Can you possibly get some sleep during the day when your DH is around? That could help? Maybe a friend or relative could take her for an hour while you get a nap? Sleep deprivation is the worst thing and us humans aren't designed for it as we raise our babies in groups "in the wild", so there's always someone to help out and give the mum some time to sleep.

I'm not a Tracey Hogg fan although she is perhaps one of the less awful baby trainers. She died quite some time ago and her books are out of date with regards to infant feeding and some of her infant feeding advice is downright dangerous. Saying that, the EASY routine really does work for SOME people - or some people some of the time. But it's really not a cure-all by any means.

You sound like you're doing so much to try to work with your baby in a gentle way which is lovely. I just feel YOU need more support from anywhere you can get it.
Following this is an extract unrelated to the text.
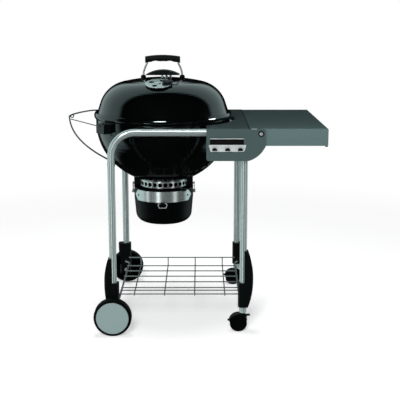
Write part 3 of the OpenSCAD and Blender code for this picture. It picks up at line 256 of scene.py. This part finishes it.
class Finish(Tree):
    """A principled material whose colour, roughness and bump come from procedural textures."""

    def __init__(self, name, rgb, metallic=0.0, spec=0.5):
        self.material = bpy.data.materials.new(name)
        super().__init__(self.material, clear=False)
        self.inputs = self.nodes["Principled BSDF"].inputs
        self.inputs["Metallic"].default_value = metallic
        self.inputs["Specular IOR Level"].default_value = spec
        self.inputs["IOR"].default_value = 1.5
        self.rgb = linear(rgb)
        self.coord = self.add("TexCoord").outputs["Object"]
        self.normal = None

    def stretched(self, scale):
        return self.add("Mapping", {"Scale": scale}, {"Vector": self.coord}).outputs["Vector"]

    def noise(self, scale, detail, coord=None):
        return self.add("TexNoise", {"Scale": scale, "Detail": detail, "Roughness": 0.55},
                        {"Vector": coord or self.coord}).outputs["Fac"]

    def ramp(self, value, low, high, a, b):
        return self.add("MapRange", {"From Min": low, "From Max": high, "To Min": a, "To Max": b},
                        {"Value": value}).outputs["Result"]

    def colour(self, value, dark, light):
        """The base colour, from dark to light times the finish's own."""
        node = self.add("ValToRGB", links={"Fac": value})
        for element, stop, factor in zip(node.color_ramp.elements, COLOUR_STOPS, (dark, light)):
            element.position = stop
            element.color = (*[min(1, c * factor) for c in self.rgb], 1)
        self.links.new(node.outputs["Color"], self.inputs["Base Color"])

    def rough(self, value, a, b):
        self.links.new(self.ramp(value, *NOISE_RANGE, a, b), self.inputs["Roughness"])

    def bump(self, value, strength, distance):
        """Another layer of relief, over the one before. It gives back the finished material."""
        links = {"Height": value}
        if self.normal is not None:
            links["Normal"] = self.normal
        relief = self.add("Bump", {"Strength": strength, "Distance": distance}, links)
        self.normal = relief.outputs["Normal"]
        self.links.new(self.normal, self.inputs["Normal"])
        return self.material


def enamel():
    """Porcelain enamel: deep black, glossy, with the faint waviness of a fired coat."""
    f = Finish("enamel", (3, 4, 4))
    f.inputs["Specular Tint"].default_value = (0.85, 1.0, 1.0, 1)
    f.colour(f.noise(9, 3), 0.8, 1.25)
    f.rough(f.noise(140, 4), 0.045, 0.10)
    f.bump(f.noise(38, 2), 0.06, 0.0012)
    return f.bump(f.noise(900, 2), 0.03, 0.0002)


def paint(name, rgb, rough=(0.38, 0.5), grain=1500, depth=0.0002, spec=0.5, metallic=0.0):
    """Powder coat: fine even grain and a little mottle."""
    f = Finish(name, rgb, metallic, spec)
    f.colour(f.noise(grain * 0.6, 3), 0.93, 1.07)
    f.rough(f.noise(60, 4), *rough)
    return f.bump(f.noise(grain, 3), 0.25, depth)


def plastic(name, rgb, rough=(0.35, 0.5), grain=1100, spec=0.45):
    """Moulded plastic with a spark-eroded grain."""
    f = Finish(name, rgb, spec=spec)
    f.colour(f.noise(grain * 0.5, 3), 0.95, 1.05)
    f.rough(f.noise(240, 3), *rough)
    return f.bump(f.noise(grain, 2), 0.22, 0.00025)


def metal(name, rgb, rough, metallic, lines=300, stretch=(1, 1, 1), mottle=14, depth=0.00001,
          strength=0.02, spread=0.04):
    """Metal with drawn or rolled lines along one direction and a soft mottle."""
    f = Finish(name, rgb, metallic)
    f.colour(f.noise(mottle, 5), 1 - spread, 1 + spread)
    grain = f.noise(lines, 3, f.stretched(stretch))
    f.rough(grain, *rough)
    return f.bump(grain, strength, depth)


def rubber(name, rgb):
    """Matt rubber, a little dusty in places."""
    f = Finish(name, rgb, spec=0.12)
    f.colour(f.noise(30, 5), 0.8, 1.3)
    f.rough(f.noise(90, 4), 0.6, 0.8)
    return f.bump(f.noise(500, 4), 0.3, 0.0004)


PAINTED_SHADOW_FROM, PAINTED_SHADOW_FULL = 0.006, 0.003     # metres before the shelf's right edge where the painted shadow of the gap begins and where it is full


def shelf_paint(edge):
    """The shelf's powder coat, a darker copy of the table's as painted shade, with a painted shadow of
    the gap along its right edge.
    """
    # The colour is a darker copy of the table's slate, as painted shade.
    f = Finish("slate_shelf", (50, 63, 63), spec=0.03)
    grain = f.noise(1300, 3)
    across = f.add("SeparateXYZ", links={0: f.coord}).outputs["X"]
    shade = f.add("Math", operation="MULTIPLY", links={
        0: f.ramp(grain, *NOISE_RANGE, 0.93, 1.07),
        # painted shadow: the colour darkens over the last few millimetres before the right edge
        1: f.ramp(across, edge - PAINTED_SHADOW_FROM, edge - PAINTED_SHADOW_FULL, 1, 0.15)}).outputs[0]
    tone = f.add("VectorMath", {0: f.rgb}, {"Scale": shade}, operation="SCALE").outputs["Vector"]
    f.links.new(tone, f.inputs["Base Color"])
    f.rough(f.noise(60, 4), 0.42, 0.52)
    return f.bump(grain, 0.25, 0.00015)


MATERIALS = {
    "enamel": enamel(),
    "pot": paint("pot_coat", (2, 4, 4), (0.36, 0.48), 900, spec=0.08),
    "tube": metal("tube_silver", (162, 177, 175), (0.18, 0.19), 0.62, 60, (1, 1, 0.1), 12,
                  strength=0.006, spread=0.01),
    "slate": paint("slate_paint", (70, 86, 86), (0.46, 0.56), 1300, 0.00015, 0.02),
    "slate_panel": paint("slate_panel", (62, 77, 77), (0.42, 0.52), 1300, 0.00015, 0.12),
    "slate_shelf": shelf_paint(edge_of("side_shelf", 0, max)),
    "plated": metal("plated_wire", (180, 188, 186), (0.20, 0.26), 0.6),
    "rack": metal("rack_wire", (130, 140, 139), (0.28, 0.34), 0.5),
    "dark_wire": paint("black_wire", (20, 24, 24), (0.25, 0.38)),
    "aluminium": metal("aluminium", (180, 190, 189), (0.23, 0.25), 0.8, 50, (1, 1, 8), 9,
                       strength=0.01, spread=0.02),
    "stainless": metal("stainless", (230, 238, 238), (0.26, 0.32), 0.4, 500, (0.06, 1, 1), 10,
                       depth=0.00002, strength=0.04),
    "bright": metal("bright_fastener", (210, 216, 215), (0.18, 0.26), 0.6),
    "black_steel": paint("black_steel", (6, 9, 9), (0.3, 0.42), spec=0.3),
    "black_plastic": plastic("black_plastic", (6, 9, 9), spec=0.2),
    "shield": plastic("shield_nylon", (12, 16, 16), (0.24, 0.32), 400, spec=0.5),
    "cap": plastic("cap_grey", (122, 140, 140), (0.42, 0.55), 900),
    "tyre": rubber("rubber_tyre", (2, 3, 3)),
    "grip": plastic("grip_nylon", (9, 13, 12), (0.45, 0.6), 700, spec=0.2),
    "charcoal_steel": paint("raw_steel", (70, 74, 72), (0.4, 0.6), 800, metallic=0.8),
}

NODE_FINISH = {
    "enamel": ENAMELLED,
    "pot": ["ash_pot"],
    "black_steel": ["grate_tabs", "catcher_brackets", "bowl_brackets", "sweeper_lever",
                    "holder_brackets", "caster_fork_front", "caster_fork_rear"],
    "charcoal_steel": ["charcoal_grate", "sweeper_blades"],
    "plated": ["cooking_grate", "handle_rod", "pull_ring", "clip_pins", "clip_left", "clip_right",
               "wheel_axles"],
    "bright": ["bracket_bolts", "pivot_bolts", "damper_rivet", "shield_spacer"],
    "stainless": ["hook_rail"],
    "aluminium": ["damper_disc", "vent_ring", "pot_band"],
    "grip": ["handle_grip", "damper_tab"],
    "shield": ["heat_shield"],
    "black_plastic": ["handle_feet", "pull_block", "sleeve_front_left", "sleeve_rear_left",
                      "sleeve_front_right", "sleeve_rear_right", "caster_sockets", "brake_front",
                      "brake_rear", "table_bumpers", "pivot_washers", "tool_recess", "shelf_clips"],
    "tube": TUBES,
    "rack": ["rack", "rack_rails"],
    "tyre": ["tyre_front", "tyre_rear", "caster_wheels_front", "caster_wheels_rear"],
    "cap": ["hub_cap_front", "hub_cap_rear"],
    "slate": ["folding_table"],
    "slate_shelf": ["side_shelf"],
    "slate_panel": ["front_panel", "rear_panel"],
    "dark_wire": ["holder_wire", "holder_stay"],
}

for finish, names in NODE_FINISH.items():
    for name in names:
        slots = nodes[name].data.materials
        slots.clear()
        slots.append(MATERIALS[finish])
missing = set(nodes) - {name for names in NODE_FINISH.values() for name in names}
if missing:
    raise SystemExit(f"no finish for {sorted(missing)}")


def second_finish(name, finish, chosen):
    """Give some faces of a node another material; chosen tells which, from the face's middle."""
    o = nodes[name]
    o.data.materials.append(MATERIALS[finish])
    slot = len(o.data.materials) - 1
    for face in o.data.polygons:
        if chosen(o.matrix_world @ face.center):
            face.material_index = slot


HOOKS_FROM = 0.0018                 # what stands further before the panel than this is a hook
PANEL_FRONT = edge_of("front_panel", 1, min)
# The rail's stainless hooks take the black finish: a painted dark reflection.
second_finish("hook_rail", "black_plastic", lambda p: p.y < PANEL_FRONT - HOOKS_FROM)
second_finish("tool_recess", "bright", lambda p: p.y < PANEL_FRONT)

# ------------------------------------------------------------------ edges
SOFT_EDGES = {                      # width of the bevel in metres
    0.0012: ["side_shelf", "folding_table", "front_panel", "rear_panel", "handle_feet"],
    0.0005: ["damper_tab", "hook_rail", "caster_fork_front", "caster_fork_rear"],
}
for width, names in SOFT_EDGES.items():
    for name in names:
        bevel = nodes[name].modifiers.new("soft_edge", "BEVEL")
        bevel.width = width
        bevel.segments = 2
        bevel.limit_method = "ANGLE"
        bevel.angle_limit = math.radians(35)

scene.view_settings.view_transform = "Standard"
You know, for me, I want to help my friends who have newborns but at the same time I don't want to sort of interfere. It may be that you need to ask but there would be people only too happy to help :)

GEM33 · 14/04/2012 19:13

You are so lovely all of you. I feel hundred times better reading your advice and kind words. Really you all have helped me. I will start taking more help from people to give me a break. Sometimes I need to loosen my control thing. (i am a bit of a 'no one can do it like i do' person i must confess). I have had a long bath this afternoon and done a deep hair conditioner and a facial and blow dried my hair (very often dont brush it these days!) feeling better.
re hogg woman, yeah I heard she died - i had seen some of her programmes on tv as well. I tried sticking to the gina ford thing but found that totally ridiculous. you just want to feel like you are doing the right thing for babs dont you so you read what the experts say and feel a failure when you cant stick to it. so then the EASY routine was working quite well for us in the day - until obviously after about 5pm we just seem to cluster feed through til whenever.

I feel like I can relax a bit more and just go with it from what you all say. DD is using me as a dummy so I will try tonight to let DH see to her and see how that goes.